Tommy Robinson in 2023 [Photo by Anything Goes With James English / CC BY 3.0]

Among them are Robert Shillman—another US tech billionaire, who helped Robinson secure a $5,000 a month position at Rebel Media—the Middle East Forum headed by arch reactionary Daniel Pipes, the David Horowitz Freedom Center, and the Gatestone Institute. Behind the MEF stands Nina Rosenwald, heiress to the Sears-Roebuck retail fortune; behind Gatestone, billionaire financier Robert Mercer; and the list goes on.

In Musk, the far-right agenda of this growing faction of the super-rich and the thuggish loudmouthing of the likes of Robinson are combined in one person. He is exactly what Karl Marx spoke of in describing the French finance aristocracy of the 1840s: the social layer which “made the laws, was at the head of the administration of the state, had command of all the organized public authorities, dominated public opinion through the actual state of affairs and through the press” and which got rich “by pocketing the already available wealth of others.”

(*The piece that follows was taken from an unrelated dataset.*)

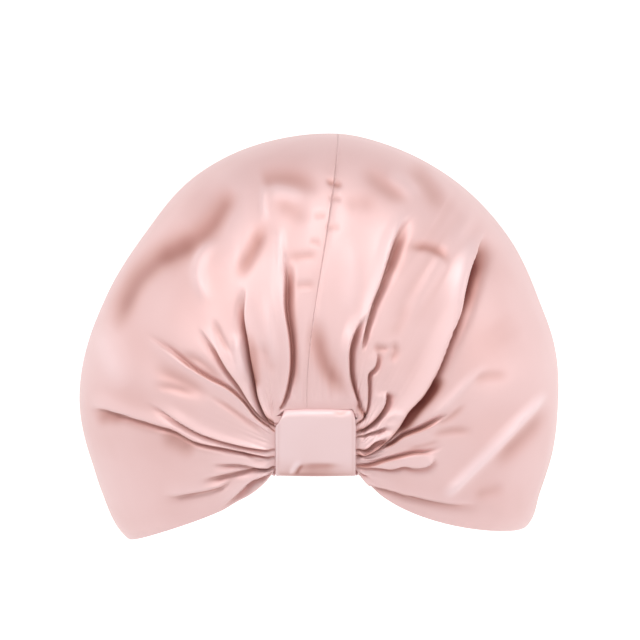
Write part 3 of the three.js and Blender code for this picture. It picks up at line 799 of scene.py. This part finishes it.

Characterised by “an unbridled assertion of unhealthy and dissolute appetites,” the “finance aristocracy, in its mode of acquisition as well as in its pleasures, is nothing but the rebirth of the lumpenproletariat on the heights of bourgeois society.”

As far as Musk’s actions provoke a rebuke within the ruling class over his relations with the far-right, as in a muted way with Starmer, it is purely a case of one faction cautioning the other not to let the carefully channelled movement overflow its banks and provoke a popular response. The spat also provides a useful cover for Starmer’s rolling out of new police and censorship powers, which will inevitably be turned against the working class.

The lesson to be drawn by the working class from Musk’s involvement in the UK riots is that waging the fight against fascism through to the end means taking on the oligarchs. Their vast wealth—used to promote reactionary social forces—must be seized and redistributed to address the bleeding sores on society on which the far-right feeds.